A lot of people have become entranced by the new world of possibilities that is affiliate marketing.
From desperate housewives who want to make more money, to seasoned CEOs tired of their boring daily routines, it’s becoming ever more common to know people who have done it; who have said goodbye to their witless lives and have decided to start studying the system, reading blogs and catching tips on shady forums.
This article aims to give you another perspective. In fact, it will let you know about 5 rookie mistakes you just can’t make if you’re actually serious about your affiliate marketing journey while you’re promoting products online — many of which we cover in our free affiliate marketing guide and blog.
Ready? Here we go.
Mistake #1: Changing your bid just because you think you have to
The bid is a crucial step when it comes to campaign optimization. Indeed, it’s the sort of thing that can really impact a campaign, creating a success out of thin air.
For you to have the perfect bid, you need to be aware of ratios like the eCPM – the revenue you get for every 1000 impressions.
This is how you get the bidding problem solved: by knowing how much you’ve gotta spend before starting to lose money, you’ll be ready to weather any storm.
Imagine you’ve got a low eCPM but a very high bid. In this case, you should make sure to lower that bid to the value of eCPM of that specific campaign.
On the other hand, if your eCPM is high but you’ve got a low bid, you should obviously increase that bid until it reaches the eCPM value (maybe even higher in case you happen to be playing with SmartCPM).
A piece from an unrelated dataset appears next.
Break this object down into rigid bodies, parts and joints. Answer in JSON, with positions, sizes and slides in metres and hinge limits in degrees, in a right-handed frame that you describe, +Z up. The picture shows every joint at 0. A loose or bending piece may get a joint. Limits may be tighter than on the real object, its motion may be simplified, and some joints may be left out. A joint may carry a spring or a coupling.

Mistake #2: Being afraid of splitting campaigns
At times, you know there’s that amazing parameter that’s responsible for getting a huge chunk of traffic on a campaign (it can be a browser like Microsoft Edge).
However, it seems to be having a rotten performance (showcasing a low eCPM) compared to the other aspects.
What to do? You split test!
You shouldn’t be afraid to remove that specific part from a campaign, inserting it on another that’s just directed at that parameter, adjusting the bid bearing the eCPM of that particular browser in mind.
Why do this?
Because it allows you to check the target for those categories that perform so differently.
You can also stop a particularly awful parameter if you’ve been able to understand there’s nothing left to go for it. Be aware that there is such a thing as too much splitting.
Remember: the more separate campaigns you create, the more you have to work and the less productive you become. You’ve been warned.
Mistake #3: Not caring about top campaigns
Never forget that your business is dependent upon your best, top-of-the-line, cream-of-the-crop campaigns. This means you shouldn’t be afraid to “waste” your time analyzing them thoroughly on a daily basis.
This is not an invitation to optimize top campaigns like a psychotic maniac – it only means you’ve gotta be mindful of swift alterations such as a change in ranking/position or a hungry competitor.
Do you feel you’re experiencing a sort of variation that can’t be explained by neither competition nor ranking?
Then you should definitely check whether or not your impressions/costs are still the same.
Mistake #4: Not increasing capping when you get good margins
Let’s pretend you’ve got amazing margin rates. Let’s assume you’re getting percentages such as 100% on a daily basis.
What should you do? Increase frequency capping!
If you happen to have a campaign in which you rule the 1st position (meaning you’re getting traffic of remarkable quality) then increasing the capping can help you go to a whole other level.
It’s easy to know why: if you’re getting that cash with just one showing, imagine what you could accomplish if you showed your ad 2,3 or 4 times a day?
Mistake #5: Not optimizing banners
A banner is your hook. It’s the reason why people either click your offer or run away from it.
One of the rookiest mistakes of all time is when newbie affiliate marketers reject the notion of banner optimization as if it were a viral disease. Indeed, you should always analyze a banner’s performance bearing the eCPA (cost per acquisition) in mind.
They all happen to be even as far as eCPA is concerned? Then check the CTR – Click Through Rate – a rate that allows you to get the percentage of clicks compared to the number of impressions.
If a banner has a low CTR, it just isn’t working and you should change it. When you create a sort of album with the best and most awful banners, it allows you to recognize what you did right and wrong.
This process is super important because it makes you understand what you’ve gotta do to maintain the banner quality that guarantees impressions/conversions.
Moreover, you should always be bold, testing new colors, different fonts, layouts, and images, etc.
What’s the bottom line?
Now that you’ve been able to check these 5 oh-so-common mistakes, you have what it takes to begin your affiliate marketing path to online success!
I hope you read these paragraphs as many times as needed so that you really avoid being another quasi-successful Media Buyer that bit the dust too soon.
Here’s the deal: this is a fiercely combative and competitive game. There’s a lot of work, analysis, optimization and general whining that everyone’s gotta go through before getting to enjoy a proper success.
Even so, never give up and spend as much time as possible learning in order to avoid the most important mistake of them all: starting too strong and too soon.